Individually, each agency performs a different function as part of the Commission. The State Auditor is responsible for auditing the finance and accounting systems of the project, overseeing change orders and contract designs, and publishing reports for the general public. The Inspector General is charged with monitoring contracts at construction sites, reviewing budget and finance plans, and investigating suspected criminal or civil infractions of the law. The Attorney General actively enforces laws and regulations, and deals with any sort of conflicts that may arise.

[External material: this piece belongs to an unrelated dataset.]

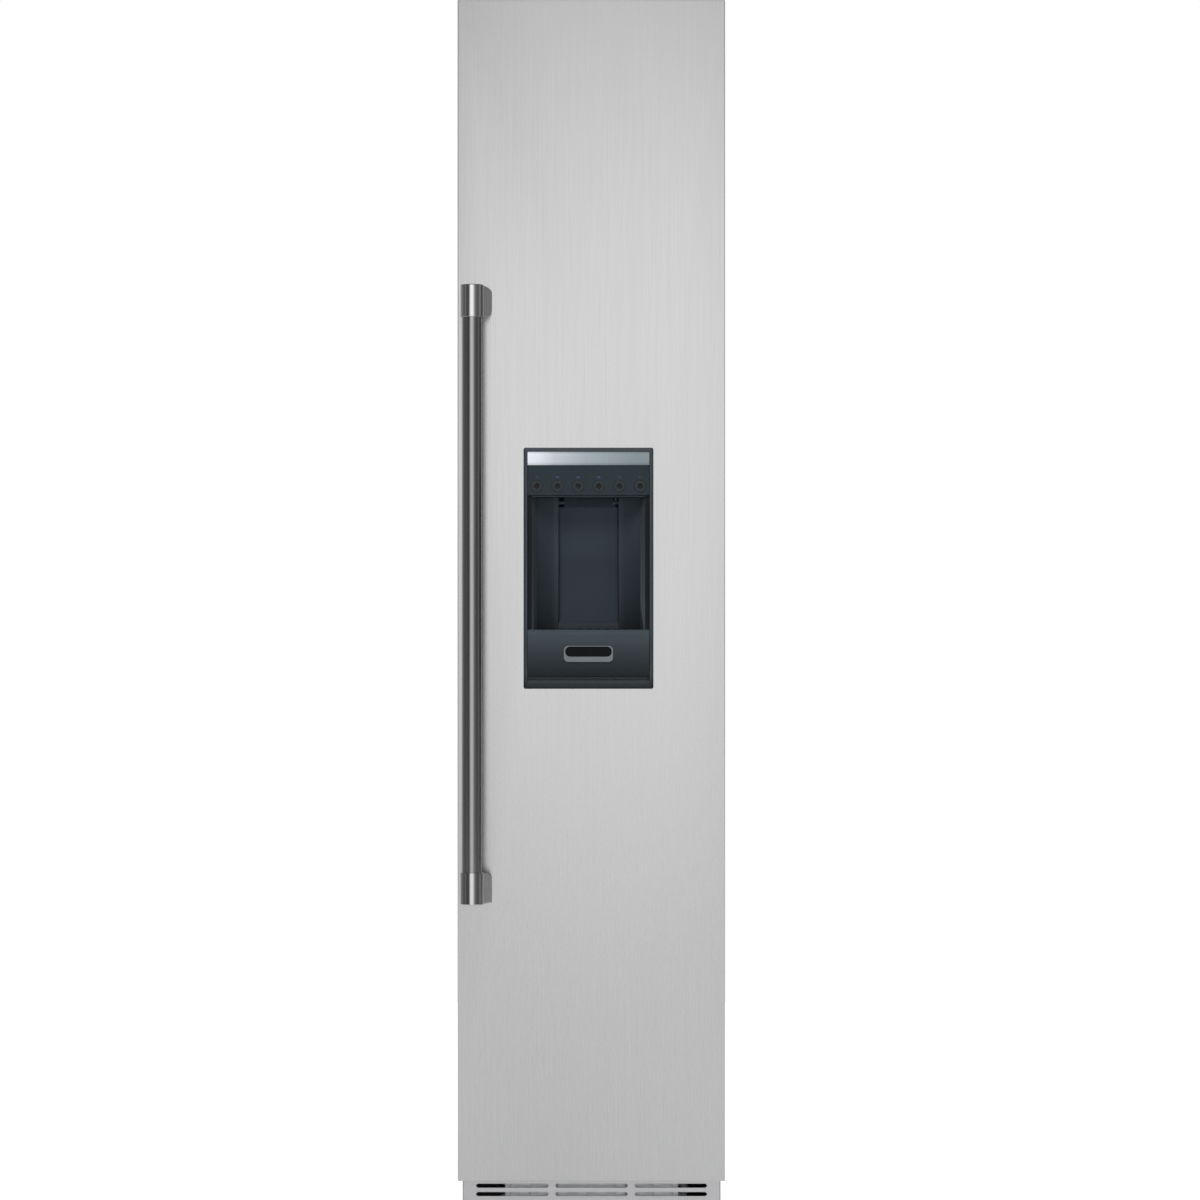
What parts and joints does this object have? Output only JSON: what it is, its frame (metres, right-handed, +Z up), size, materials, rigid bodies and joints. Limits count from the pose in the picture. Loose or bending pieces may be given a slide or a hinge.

Together, these offices provide independent state oversight to safeguard the interests of the citizens of the Commonwealth. To strengthen this effect, senior staff members from each agency get together every month to discuss and coordinate matters of common concern. In addition, the Commission holds quarterly coordinating sessions with the House and Senate Chairpersons of the Joint Committee on Transportation and the Chairpersons of the House and Senate Committees on Post Audit and Oversight.

Theoretically, this operating structure should effectively safeguard against any kind of fraud, waste, or "runaway" expenses. Unfortunately, when complete information is not provided kept hidden from the public, it is impossible for the Commission to give accurate projections and advice. The blatant lack of communication regarding the Big Dig is not only improper since the Big Dig is a "public" project, but it closes out all key leaders from the decision-making process.

One legislator pointed out to Big Dig officials in the hearing that the Legislature has always played an important role in overseeing major projects and has effectively dealt with crises in the past. The implication was that if we had known about the cost overrun when Big Dig officials did, we could have worked together to find a proper solution. Certainly, we would have wanted to know what caused this error, but we would have been much more understanding of the situation.

The Big Dig is not the first project in history to surpass its cost estimate. Anyone who has remodeled a home knows that there are always "hidden" expenses that even the best of us cannot predict. But in the case of this gigantic public project, taxpayers' money is at stake, and as a result, everyone has a right to know how their interests are being served. Running a vital historic project without open and honest communication with the people of Massachusetts, and those who represent them, only makes a bad situation worse.